Figure 7 - The artist Gary, selling his works itinerantly for 15 years throughout Montreal. (2024)
This work is a reprise of a mural commission that the artist Gary completed for a fan of Alec Monopoly. He told me he knew this symbol would appeal and that he could sell it. Like any professional artist, Gary is concerned about the legitimacy of “copying” Alec’s work. He also told me he felt comfortable doing so because the creator of the character from the famous board game intended to criticize the rent system of American property owners, and Alec’s recent appropriation goes in a political direction contrary to the author’s intentions.
Apparently, Gary, as a street artist, is quite critical of the capitalist world represented by the Mr. Monopoly symbol. Here we see the absence of pop colors and luxury brands, and instead a balance between the symbol of the heart and that of money—with money replacing the heart’s place.
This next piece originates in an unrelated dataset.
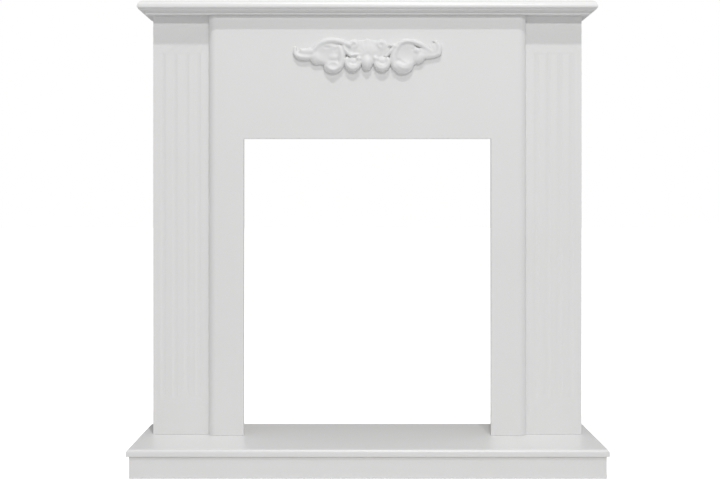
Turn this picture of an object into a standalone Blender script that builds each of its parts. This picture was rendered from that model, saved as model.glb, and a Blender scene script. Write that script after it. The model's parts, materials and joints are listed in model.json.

The work is made on a piece of recycled wood, and the sidewalk‑selling context in front of Montreal’s Place‑d’Armes metro prompts a more critical reflection on the Mr. Monopoly symbol. From my experience as a gallerist and from conversations I have had with Gary, Alec is more likely to find success among wealthy collectors, and his works will therefore be taken up by art galleries, whereas Gary will sell his works for ten times less on the street. This distinction does not exist for lack of will on the artist’s part—Gary would like to see his works in galleries and make a better living from his art. What Adorno denounces is that art, when made by a professional, risks losing this autonomy by becoming a commodity that must please and be sold. Returning to the example of Alec Monopoly—a rich and popular artist—the social dimension lies in the expression of ostentatious economic success for the wealthy owner rather than in genuine reflection on a social issue. This state of passivity is the condition into which our consumer habits lock us, at the expense of our potential as producers of culture.